Die Vorstellung ist bereits ausverkauft. Bei diesem besonderen Format können nur rund 35 Zuschauer teilnehmen, die dann auf der Bühne sitzen. Es ist aber möglich, die Vorstellung live als Streaming online zu verfolgen. Streaming-Tickets gibt es wie normale Karten ebenfalls im Vorverkauf.
Weiter geht es am Donnerstag, (24.) mit einer Inszenierung von Anna Marboe für das Kosmos Theater Wien: „Liebe / Eine argumentative Übung“. Ungeniert, komplex und witzig – wie kann Paar-Sein funktionieren, ohne sich selbst aufzugeben? Dieser Frage geht das Stück nach. Im Mittelpunkt stehen Popeye & Olivia, das legendäre Comic-Paar: der spinatverschlingende Matrose und sein unauffälliges Frauchen mit der Falsettstimme.
Aber wer ist eigentlich diese Frau, die Popeye Tag für Tag den Rücken freihält, damit er sich unbekümmert auf seine großen Abenteuer konzentrieren kann? In „Liebe / Eine argumentative Übung“ ist sie eine kluge und erfolgreiche Schriftstellerin, die sich nur im Hintergrund hält, damit ihr Glanz nicht die Unbedeutsamkeit ihres Liebsten überstrahlt.
Sivan Ben Yishai holt Olivia aus dem Schatten der unwichtigen Nebenfiguren heraus und stattet sie mit scharfen kollektiven Zungen aus, mit der sie die Beziehung selbstkritisch analysiert und seziert.

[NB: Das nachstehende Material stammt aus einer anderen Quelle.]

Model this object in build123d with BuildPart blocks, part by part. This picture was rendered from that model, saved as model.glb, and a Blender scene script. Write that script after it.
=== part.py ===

Sprachgewaltig und witzig hinterfragt sie die Ambivalenz zwischen der feministischen Selbstdarstellung und der Rolle der Frau im Beziehungsgefüge.
Digitales Stück zum Abschluss
Ein Theatererlebnis der anderen Art ist die Abschlussveranstaltung am Freitag (25.) mit dem digitalen Theaterstück „möwe.live“. Die Vorstellung wird live gespielt und kann von überall aus gesehen werden. Mit den in Social Media zum Leben erweckten Charakteren des Stückes kann das Publikum vor, während und nach den Vorstellungen über Facebook, Instagram und Co. in Interaktion treten. Gleichzeitig können die Besucher die Aufführung im Saal des Parktheaters auf einer großen Leinwand verfolgen. Hierfür ist der Eintritt frei.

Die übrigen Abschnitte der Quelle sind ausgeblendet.